TO DO
Report the number of lines where the string "caption" occurs, and write nothing else.

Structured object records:
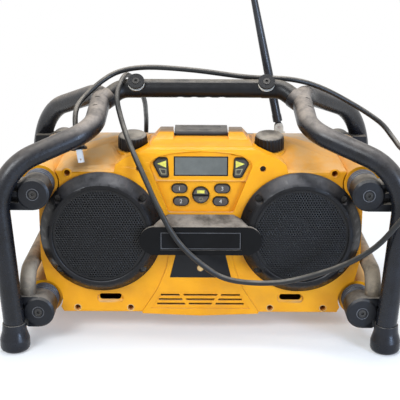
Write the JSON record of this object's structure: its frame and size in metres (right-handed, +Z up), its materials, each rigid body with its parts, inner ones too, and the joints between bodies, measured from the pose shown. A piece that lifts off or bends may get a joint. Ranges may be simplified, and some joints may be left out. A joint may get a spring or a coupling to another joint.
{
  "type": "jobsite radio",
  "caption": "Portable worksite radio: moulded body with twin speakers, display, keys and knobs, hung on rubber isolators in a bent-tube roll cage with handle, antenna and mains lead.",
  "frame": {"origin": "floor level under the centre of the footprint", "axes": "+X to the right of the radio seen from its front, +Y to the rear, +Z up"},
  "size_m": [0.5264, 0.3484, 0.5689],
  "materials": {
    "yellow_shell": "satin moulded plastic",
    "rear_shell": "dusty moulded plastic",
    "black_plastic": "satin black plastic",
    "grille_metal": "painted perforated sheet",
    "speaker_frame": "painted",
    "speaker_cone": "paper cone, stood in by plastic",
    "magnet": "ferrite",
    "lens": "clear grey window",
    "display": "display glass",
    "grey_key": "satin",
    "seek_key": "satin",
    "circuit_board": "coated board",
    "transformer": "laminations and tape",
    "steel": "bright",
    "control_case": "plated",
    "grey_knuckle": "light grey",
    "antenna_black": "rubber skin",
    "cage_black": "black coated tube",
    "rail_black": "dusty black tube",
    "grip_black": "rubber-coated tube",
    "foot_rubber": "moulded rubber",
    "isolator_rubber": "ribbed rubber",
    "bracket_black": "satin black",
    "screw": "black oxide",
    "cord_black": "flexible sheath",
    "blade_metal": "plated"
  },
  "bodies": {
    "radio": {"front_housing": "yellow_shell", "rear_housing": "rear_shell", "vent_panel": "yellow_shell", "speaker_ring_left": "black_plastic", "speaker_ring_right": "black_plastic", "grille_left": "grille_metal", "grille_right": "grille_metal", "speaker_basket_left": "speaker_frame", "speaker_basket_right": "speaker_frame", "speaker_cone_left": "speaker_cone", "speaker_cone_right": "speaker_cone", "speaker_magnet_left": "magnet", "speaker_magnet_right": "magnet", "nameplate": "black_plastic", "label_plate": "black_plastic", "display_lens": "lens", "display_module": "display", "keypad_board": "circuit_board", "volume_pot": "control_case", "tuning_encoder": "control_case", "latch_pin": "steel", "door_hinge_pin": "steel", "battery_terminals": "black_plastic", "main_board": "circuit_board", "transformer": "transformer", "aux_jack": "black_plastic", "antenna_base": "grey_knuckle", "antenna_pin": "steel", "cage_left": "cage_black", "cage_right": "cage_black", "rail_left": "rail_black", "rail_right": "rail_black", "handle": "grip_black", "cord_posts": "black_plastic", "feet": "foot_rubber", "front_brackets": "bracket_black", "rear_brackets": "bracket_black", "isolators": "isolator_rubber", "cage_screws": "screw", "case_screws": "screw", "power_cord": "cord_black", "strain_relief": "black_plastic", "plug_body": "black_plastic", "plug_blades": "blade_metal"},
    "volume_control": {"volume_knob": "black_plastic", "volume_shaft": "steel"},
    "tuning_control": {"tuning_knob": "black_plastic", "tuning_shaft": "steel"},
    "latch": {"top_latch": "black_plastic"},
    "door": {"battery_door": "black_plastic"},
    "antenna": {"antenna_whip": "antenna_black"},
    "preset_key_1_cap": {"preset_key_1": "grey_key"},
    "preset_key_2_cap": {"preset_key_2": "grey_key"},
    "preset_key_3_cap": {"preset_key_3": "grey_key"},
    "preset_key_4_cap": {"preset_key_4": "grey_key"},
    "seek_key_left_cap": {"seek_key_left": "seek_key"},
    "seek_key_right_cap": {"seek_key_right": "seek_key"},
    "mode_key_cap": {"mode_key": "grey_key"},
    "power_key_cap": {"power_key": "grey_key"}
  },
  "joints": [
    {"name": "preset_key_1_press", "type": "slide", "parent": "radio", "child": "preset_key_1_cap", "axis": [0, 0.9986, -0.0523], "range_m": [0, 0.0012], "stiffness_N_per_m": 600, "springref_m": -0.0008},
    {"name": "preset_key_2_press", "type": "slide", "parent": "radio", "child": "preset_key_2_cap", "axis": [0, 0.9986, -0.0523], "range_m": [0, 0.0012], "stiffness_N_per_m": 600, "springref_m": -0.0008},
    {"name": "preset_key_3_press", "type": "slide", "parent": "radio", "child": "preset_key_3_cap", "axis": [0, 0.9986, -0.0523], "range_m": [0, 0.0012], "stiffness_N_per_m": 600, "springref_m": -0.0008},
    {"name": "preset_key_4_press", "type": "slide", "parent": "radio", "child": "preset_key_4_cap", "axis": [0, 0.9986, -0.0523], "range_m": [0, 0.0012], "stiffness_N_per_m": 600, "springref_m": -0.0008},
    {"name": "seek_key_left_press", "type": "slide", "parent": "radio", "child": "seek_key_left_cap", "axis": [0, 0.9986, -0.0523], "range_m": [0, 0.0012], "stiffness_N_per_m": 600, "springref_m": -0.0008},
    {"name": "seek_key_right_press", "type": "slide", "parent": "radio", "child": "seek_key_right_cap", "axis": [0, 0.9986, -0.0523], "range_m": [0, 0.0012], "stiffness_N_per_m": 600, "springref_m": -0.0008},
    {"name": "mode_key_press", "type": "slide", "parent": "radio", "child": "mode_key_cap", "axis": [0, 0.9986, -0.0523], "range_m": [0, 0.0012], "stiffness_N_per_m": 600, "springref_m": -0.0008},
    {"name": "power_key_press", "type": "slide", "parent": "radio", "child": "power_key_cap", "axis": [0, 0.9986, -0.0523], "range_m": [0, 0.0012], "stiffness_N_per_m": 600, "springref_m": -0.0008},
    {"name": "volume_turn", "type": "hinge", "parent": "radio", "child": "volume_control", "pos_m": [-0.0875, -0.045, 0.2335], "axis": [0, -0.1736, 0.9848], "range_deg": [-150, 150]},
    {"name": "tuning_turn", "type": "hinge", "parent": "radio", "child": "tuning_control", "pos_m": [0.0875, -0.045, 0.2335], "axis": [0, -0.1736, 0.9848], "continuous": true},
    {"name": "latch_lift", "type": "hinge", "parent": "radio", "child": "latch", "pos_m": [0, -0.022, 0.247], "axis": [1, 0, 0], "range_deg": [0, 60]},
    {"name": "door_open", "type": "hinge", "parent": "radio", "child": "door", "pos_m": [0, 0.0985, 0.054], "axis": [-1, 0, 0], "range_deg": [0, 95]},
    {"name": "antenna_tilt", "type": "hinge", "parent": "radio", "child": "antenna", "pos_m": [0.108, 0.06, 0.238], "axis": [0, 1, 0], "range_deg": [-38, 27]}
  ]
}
* * *
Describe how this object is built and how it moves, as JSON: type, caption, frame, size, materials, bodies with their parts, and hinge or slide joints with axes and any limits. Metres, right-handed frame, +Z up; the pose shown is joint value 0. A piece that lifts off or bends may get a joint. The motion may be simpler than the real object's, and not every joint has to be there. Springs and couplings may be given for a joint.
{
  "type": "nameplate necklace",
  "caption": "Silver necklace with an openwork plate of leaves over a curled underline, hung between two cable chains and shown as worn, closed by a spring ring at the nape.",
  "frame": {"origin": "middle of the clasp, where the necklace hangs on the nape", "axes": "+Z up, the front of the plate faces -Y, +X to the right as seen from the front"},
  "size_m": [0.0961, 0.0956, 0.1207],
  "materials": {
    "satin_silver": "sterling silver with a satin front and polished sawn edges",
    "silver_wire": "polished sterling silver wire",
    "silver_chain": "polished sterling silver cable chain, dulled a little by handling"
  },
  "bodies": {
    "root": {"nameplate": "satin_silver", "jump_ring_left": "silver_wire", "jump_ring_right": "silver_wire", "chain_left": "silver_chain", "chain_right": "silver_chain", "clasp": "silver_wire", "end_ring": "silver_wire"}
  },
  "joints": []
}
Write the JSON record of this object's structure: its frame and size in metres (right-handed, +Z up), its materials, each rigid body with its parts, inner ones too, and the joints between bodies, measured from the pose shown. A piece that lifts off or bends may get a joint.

THE SOLUTION
3